Central to each of our lives is what we purport to be or rather believe is reality, or at least our reality. Each day, we are surrounded, if not bombarded, by that which is supposed to be reality, or what is portrayed as reality. Who is it who wants us to buy into that? Perhaps more importantly, we often do, but why?
Turn on any screen and see “reality” played out in its various guises. Want a shipboard romance with no strings attached? Got it. Think you’re as strong or wily as the person next to you? Be prepared for a ritual back-stabbing. And love? Not as in The Princess Bride – Wuv? Twoo wuv? That’s the stuff of fantasy, not reality unless you also buy into the premise of programs such as The Bachelorette and its opposite-gender version, The Bachelor. Scratch the surface of any of these programs and you’ll find a script, directing how this “reality” will be played out.
How is it possible that those amateur chefs in Hell’s Kitchen know how to make all those Beef Wellingtons without assistance? Reality? As Gordon Ramsey might say, “Donkey!”

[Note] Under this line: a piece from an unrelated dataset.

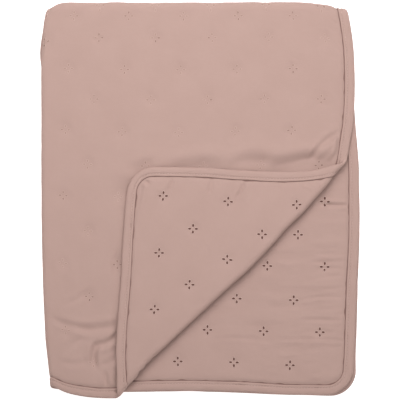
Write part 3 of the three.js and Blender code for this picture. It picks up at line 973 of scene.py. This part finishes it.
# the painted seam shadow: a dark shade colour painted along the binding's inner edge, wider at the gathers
seam = {
    "at": 13.0,
    "width": 0.42,
    "gatheredWidth": 9.0,
    "gatheredLevel": 0.42,
    "gathers": 60.0,
    "reach": 1.4,
    "strength": 0.66,
    "color": (0.12, 0.055, 0.045),
}
bindingLook = dict(quiltLook, mottle=0.18)
smallLook = dict(quiltLook, coords="Object")
threadLook = dict(
    smallLook, color=(0.47, 0.34, 0.3), dark=(0.41, 0.285, 0.248), light=(0.54, 0.405, 0.36),
    crinkle=0.05, sheen=0.25,
)
# painted shade: the dark colour of the discs that fill the eyelet holes in front, for the shade inside them
holeShadeLook = dict(
    smallLook, color=(0.11, 0.05, 0.041), dark=(0.08, 0.033, 0.026), light=(0.15, 0.075, 0.064),
    sheen=0.0,
)
# painted shade: the colour of the discs in the eyelet holes behind, close to the cloth's and darker at
# random, for the shade inside them
pitShadeLook = dict(
    smallLook, color=(0.32, 0.205, 0.173), dark=(0.17, 0.096, 0.077), light=(0.38, 0.255, 0.22),
    mottle=1.6,
)

# the panel's cotton carries the painted seam shadow
quiltCotton = clothMaterial("quiltCotton", dict(quiltLook, seam=seam))
bindingCotton = clothMaterial("bindingCotton", bindingLook)
threadCotton = clothMaterial("threadCotton", threadLook)
holeShade = clothMaterial("holeShade", holeShadeLook)
pitShade = clothMaterial("pitShade", pitShadeLook)

points, faces, uvs = bindingPoints()
low, high = (np.array(corner) * 1000 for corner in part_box("binding"))
frameShift[:2] = ((low + high) / 2 - (points.min(0) + points.max(0)) / 2)[:2]
print("frame shift in mm", frameShift.round(2))
bindingPiece = makeMesh("bindingStrip", points, faces, uvs, bindingCotton)
points, faces, uvs = quiltPoints()
quiltPiece = makeMesh("quiltedPanel", points, faces, uvs, quiltCotton)
panelFaces = len(quiltPiece.data.polygons)
stripFaces = len(bindingPiece.data.polygons)
print("cloth made:", panelFaces, "faces in the panel,", stripFaces, "in the binding")


# Geometry Nodes: eyelets and stitches, set on points that carry their directions

def pointCloud(name, positions, up, along):
    mesh = bpy.data.meshes.new(name)
    mesh.from_pydata((positions + frameShift) * mm, [], [])
    for key, values in (("up", up), ("along", along)):
        attribute = mesh.attributes.new(key, "FLOAT_VECTOR", "POINT")
        attribute.data.foreach_set("vector", np.ascontiguousarray(values, float).ravel())
    return addObject(name, mesh)


# bends a baked piece, which stands level at each of its spots, round the folds of the cloth
def layOn(piece, spots, flatSpots, face):
    here, up, along = spots
    across = np.cross(up, along) * -face
    vertices = np.array([vertex.co for vertex in piece.data.vertices]) / mm - frameShift
    of = np.arange(len(vertices)) // (len(vertices) // len(here))
    off = vertices - here[of]
    u = flatSpots[of, 0] + (off * along[of]).sum(1)
    v = flatSpots[of, 1] + (off * across[of]).sum(1)
    height = panelHalf(u, v, face) + (off * up[of]).sum(1)
    laid = (place(u, v, face * height) + frameShift) * mm
    piece.data.vertices.foreach_set("co", laid.ravel())
    piece.data.update()


def unit(vectors):
    return vectors / np.linalg.norm(vectors, axis=1)[:, None]


# where points of a face lie, which way the face looks there and which way u runs
def surfaceFrame(u, v, face):
    half = lambda a, b: face * panelHalf(a, b, face)
    step = 0.6
    here = place(u, v, half(u, v))
    alongU = place(u + step, v, half(u + step, v)) - place(u - step, v, half(u - step, v))
    alongV = place(u, v + step, half(u, v + step)) - place(u, v - step, half(u, v - step))
    return here, unit(np.cross(alongV, alongU) * face), unit(alongU)


class Nodes:
    def __init__(self, name, inputs):
        self.group = bpy.data.node_groups.new(name, "GeometryNodeTree")
        self.group.interface.new_socket("Geometry", in_out="INPUT", socket_type="NodeSocketGeometry")
        self.ids = {}
        for key, value in inputs.items():
            socket = self.group.interface.new_socket(key, in_out="INPUT", socket_type="NodeSocketFloat")
            socket.default_value = value
            self.ids[key] = socket.identifier
        self.group.interface.new_socket("Geometry", in_out="OUTPUT", socket_type="NodeSocketGeometry")
        self.start = self.group.nodes.new("NodeGroupInput")
        self.end = self.group.nodes.new("NodeGroupOutput")

    def add(self, kind, inputs=None, output=0, **settings):
        node = self.group.nodes.new(kind)
        for key, value in settings.items():
            setattr(node, key, value)
        for key, value in (inputs or {}).items():
            self.feed(node.inputs[key], value)
        return node.outputs[output]

    def feed(self, socket, value):
        if isinstance(value, bpy.types.NodeSocket):
            self.group.links.new(value, socket)
        elif value is not None:
            socket.default_value = value

    def given(self, key):
        return self.start.outputs[key]

    def half(self, key):
        return self.add("ShaderNodeMath", {0: self.given(key), 1: 0.5}, operation="MULTIPLY")

    def join(self, parts):
        node = self.group.nodes.new("GeometryNodeJoinGeometry")
        for part in parts:
            self.group.links.new(part, node.inputs[0])
        return node.outputs[0]

    # stands a shape on every point, turned by the point's own directions, and ends the tree with that
    def stand(self, shape):
        up = self.add("GeometryNodeInputNamedAttribute", {"Name": "up"}, data_type="FLOAT_VECTOR")
        along = self.add("GeometryNodeInputNamedAttribute", {"Name": "along"}, data_type="FLOAT_VECTOR")
        upright = self.add("FunctionNodeAlignRotationToVector", {"Vector": up}, axis="Z")
        turning = {"Rotation": upright, "Vector": along}
        facing = self.add("FunctionNodeAlignRotationToVector", turning, axis="X", pivot_axis="Z")
        points = self.start.outputs["Geometry"]
        stood = {"Points": points, "Instance": shape, "Rotation": facing}
        placed = self.add("GeometryNodeInstanceOnPoints", stood)
        self.feed(self.end.inputs[0], self.add("GeometryNodeRealizeInstances", {"Geometry": placed}))

    def bake(self, cloud, name, values):
        modifier = cloud.modifiers.new("make", "NODES")
        modifier.node_group = self.group
        for key, value in values.items():
            modifier[self.ids[key]] = value
        graph = bpy.context.evaluated_depsgraph_get()
        mesh = bpy.data.meshes.new_from_object(cloud.evaluated_get(graph))
        mesh.name = name
        bpy.data.objects.remove(cloud)
        return addObject(name, mesh)


eyeletSizes = {
    "Petal Length": 4.6 * mm,
    "Petal Width": 3.1 * mm,
    "Petal Reach": 4.3 * mm,
    "Thread": 0.36 * mm,
    "Hole Lift": 0.14 * mm,
}


# four petals in a cross, each a stitched ring round a hole, the hole filled with a flat disc that carries a
# painted shade for the darkness inside it
def eyeletTree(name, ringMaterial, holeShadeMaterial):
    nodes = Nodes(name, eyeletSizes)
    halves = {"X": nodes.half("Petal Length"), "Y": nodes.half("Petal Width"), "Z": 1.0}
    scale = nodes.add("ShaderNodeCombineXYZ", halves)
    reach = nodes.add("ShaderNodeCombineXYZ", {"X": nodes.given("Petal Reach")})
    circle = nodes.add("GeometryNodeCurvePrimitiveCircle", {"Resolution": 14, "Radius": 1.0})
    outline = nodes.add("GeometryNodeTransform", {"Geometry": circle, "Translation": reach, "Scale": scale})
    threadSize = {"Resolution": 6, "Radius": nodes.given("Thread")}
    thread = nodes.add("GeometryNodeCurvePrimitiveCircle", threadSize)
    ring = nodes.add("GeometryNodeCurveToMesh", {"Curve": outline, "Profile Curve": thread})
    ring = nodes.add("GeometryNodeSetMaterial", {"Geometry": ring, "Material": ringMaterial})
    holeShadeDisc = nodes.add("GeometryNodeFillCurve", {0: outline}, mode="NGONS")
    lift = nodes.add("ShaderNodeCombineXYZ", {"Z": nodes.given("Hole Lift")})
    holeShadeDisc = nodes.add("GeometryNodeTransform", {"Geometry": holeShadeDisc, "Translation": lift})
    holeShadeDisc = nodes.add("GeometryNodeSetMaterial", {"Geometry": holeShadeDisc, "Material": holeShadeMaterial})
    petal = nodes.join([ring, holeShadeDisc])
    petals = []
    for quarter in range(4):
        turn = (0.0, 0.0, quarter * math.pi / 2)
        petals.append(nodes.add("GeometryNodeTransform", {"Geometry": petal, "Rotation": turn}))
    nodes.stand(nodes.join(petals))
    return nodes


# eyelets are made where they show: how far before or after the turned fold they may lie
shownLimits = {"top": -3, "flap": -2, "low": -14}


def isShown(points, face):
    past = pastTurn(abs(points[:, 0]), points[:, 1])
    if face > 0:
        return past < shownLimits["top"]
    onFlap = past > math.pi * turned["radius"] + shownLimits["flap"]
    return np.where(points[:, 0] > 0, onFlap, past > shownLimits["low"])


frontTree = eyeletTree("frontEyelets", threadCotton, holeShade)
backTree = eyeletTree("backEyelets", threadCotton, pitShade)

upperPoints = np.concatenate([outerEyelets, innerEyelets])
shownFront = upperPoints[isShown(upperPoints, -1)]
here, up, along = surfaceFrame(shownFront[:, 0], shownFront[:, 1], -1)
frontPiece = frontTree.bake(pointCloud("frontSpots", here, up, along), "frontEyelets", {})
layOn(frontPiece, (here, up, along), shownFront, -1)

shownBack = outerEyelets[isShown(outerEyelets, 1)]
backPoints = np.concatenate([shownBack, underEyelets])
here, up, along = surfaceFrame(backPoints[:, 0], backPoints[:, 1], 1)
backPiece = backTree.bake(
    pointCloud("backSpots", here, up, along), "backEyelets",
    {"Petal Length": 3.6 * mm, "Petal Width": 2.3 * mm, "Thread": 0.23 * mm, "Hole Lift": 0.1 * mm},
)
layOn(backPiece, (here, up, along), backPoints, 1)
print("eyelets made:", len(shownFront), "in front,", len(backPoints), "behind")

# the line of stitches that holds the binding, on both faces
stitchSizes = {"Length": 2.7 * mm, "Width": 0.5 * mm, "Height": 0.3 * mm}
stitchHeight = 2.02


def stitchTree():
    nodes = Nodes("bindingStitches", stitchSizes)
    halves = {"X": nodes.half("Length"), "Y": nodes.half("Width"), "Z": nodes.half("Height")}
    scale = nodes.add("ShaderNodeCombineXYZ", halves)
    bead = nodes.add("GeometryNodeMeshIcoSphere", {"Radius": 1.0, "Subdivisions": 1})
    bead = nodes.add("GeometryNodeTransform", {"Geometry": bead, "Scale": scale})
    bead = nodes.add("GeometryNodeSetShadeSmooth", {"Geometry": bead})
    bead = nodes.add("GeometryNodeSetMaterial", {"Geometry": bead, "Material": threadCotton})
    nodes.stand(bead)
    return nodes


def stitchPoints():
    stations = bindingStations()
    seamU = stations[:, 0] - stations[:, 2] * binding["seam"]
    seamV = stations[:, 1] - stations[:, 3] * binding["seam"]
    run = np.concatenate([[0], np.cumsum(np.hypot(np.diff(seamU), np.diff(seamV)))])
    at = np.arange(0, run[-1], binding["stitchPitch"])
    step = 0.5
    sideways = [np.interp(at + off, run, seamU) for off in (-step, 0.0, step)]
    lengthways = [np.interp(at + off, run, seamV) for off in (-step, 0.0, step)]
    found = []
    for face in (-1, 1):
        height = face * stitchHeight
        before, here, after = (place(a, b, height) for a, b in zip(sideways, lengthways))
        above = place(sideways[1], lengthways[1], height + face * step)
        found.append((here, unit(above - here), unit(after - before)))
    return [np.concatenate(parts) for parts in zip(*found)]


here, up, along = stitchPoints()
stitchPiece = stitchTree().bake(pointCloud("stitchSpots", here, up, along), "bindingStitches", {})
print("stitches made:", len(here))

# The floor, the light and the camera

studio = {
    "pixels": 400,
    "scale": 1.266,
    "height": 2400.0,
    "topLevel": 15.0,
    "middle": (-0.6, 0.0),
    "sensor": 36.0,
    "floorHalf": 6.0,
    "floorDrop": 0.0002,
    "floorColor": (0.93, 0.93, 0.93),
    "floorGlow": 0.75,
    "sky": 0.41,
    "skyColor": (1.0, 0.985, 0.97),
}


def makeStudio():
    floorMesh = bpy.data.meshes.new("floor")
    half = studio["floorHalf"]
    corners = [(-half, -half, 0), (half, -half, 0), (half, half, 0), (-half, half, 0)]
    floorMesh.from_pydata(corners, [], [[0, 1, 2, 3]])
    floor = addObject("floor", floorMesh)
    floor.location.z = -studio["floorDrop"]
    shader = Shader("floorPaper")
    shader.set("Base Color", (*studio["floorColor"], 1))
    shader.set("Roughness", 0.9)
    shader.set("Specular IOR Level", 0.1)
    shader.set("Emission Color", (*studio["floorColor"], 1))
    shader.set("Emission Strength", studio["floorGlow"])
    floorMesh.materials.append(shader.material)

    world = bpy.data.worlds.new("studio")
    bpy.context.scene.world = world
    world.use_nodes = True
    background = world.node_tree.nodes["Background"]
    background.inputs["Color"].default_value = (*studio["skyColor"], 1)
    background.inputs["Strength"].default_value = studio["sky"]

    lamps = namedRows(("name", "at", "size", "power"), [
        ("windowLight", (-0.3, 0.95, 1.6), 1.0, 7.5),
        ("roomLight", (0.9, -0.75, 1.1), 1.2, 4.0),
        ("softBox", (0.0, 0.45, 0.98), 1.1, 11.4),
    ])
    for lamp in lamps:
        data = bpy.data.lights.new(lamp["name"], "AREA")
        data.shape = "DISK"
        data.size = lamp["size"]
        data.energy = lamp["power"]
        light = addObject(lamp["name"], data)
        light.location = lamp["at"]
        light.rotation_euler = (-Vector(lamp["at"])).to_track_quat("-Z", "Y").to_euler()

    lens = bpy.data.cameras.new("camera")
    distance = studio["height"] - studio["topLevel"]
    lens.sensor_width = studio["sensor"]
    lens.lens = studio["sensor"] * distance / (studio["pixels"] * studio["scale"])
    lens.clip_end = 20.0
    camera = addObject("camera", lens)
    camera.location = Vector((*studio["middle"], studio["height"])) * mm
    bpy.context.scene.camera = camera
    bpy.context.scene.view_settings.view_transform = "Standard"


makeStudio()

for piece, slotName in (
    (quiltPiece, "quilted_cotton"),
    (bindingPiece, "binding_cotton"),
    (frontPiece, "quilted_cotton"),
    (backPiece, "quilted_cotton"),
    (stitchPiece, "binding_cotton"),
):
    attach(piece, "root")
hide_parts("quilt")
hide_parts("binding")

So, what does it mean when “Reality” is spoon-fed to us, and we like hungry puppies, lap it up? In no way am I suggesting we believe this pablum. Do I believe there are those who do? Probably. If it works for them, go for it. But why does this fascination with “reality” continue so much as it does? Yes, it is entertainment, not of a higher form, but maybe it takes our minds off of our own reality. It is pure escapism that cheerily offers a way of life that doesn’t exist. That’s dangerous. It’s brain candy with no nutritional value.
It’s important to know where this lust for reality began and why. In 2007, the Writer’s Guild of America, (mostly television writers) went on strike causing all scripted programming to cease. The networks, confronted by losing revenue and eyeballs, developed what is now called Reality TV, and a new genre was born. Eschewing creative scripts, contestants (the new “actors” and happily unpaid in this fledgling genus) took on the responsibility of enacting “life.” It saved money, both on writer’s, and actor’s paychecks. And it made money. It was a win-win situation, the holy grail of media.
One hundred days later when the strike was resolved, things went back to a new normal, meaning the new Reality TV was here to stay. In that new realm, programs such as “Who Wants to Marry My Dad?” became visual fodder for the masses. One may ask themself the question, ‘Well, who would want to marry my dad?’ Your mother did and I hope she’s glad she did. But that’s in real life. Would you offer up one of your parents for such an opportunity in real life? No, but if so, help is available. To those in the back who’ve raised your hands to answer, please sit down. We’ll deal with you later.
No, that’s not reality by a long shot.
But getting back to your reality and mine, where’s the script? Who authored it? I contend the real reality is that we’re all works in progress for which there are no scripts. Of course, we may have made plans to become a lawyer, write a book, and serve others. All are reasonable and even noble, but then life, the real reality, says, “Slow down kid, I got something to say about that.” Yeah, there ain’t no script for that. And there are no guaranteed happy endings either in this reality.
And one other thing completely unrelated to reality: Is anyone else tired of seeing Paul Giamatti acting as Albert Einstein for Verizon? Surely he is not as the royalties keep piling up. Good for you Paul, but please stick to Billions.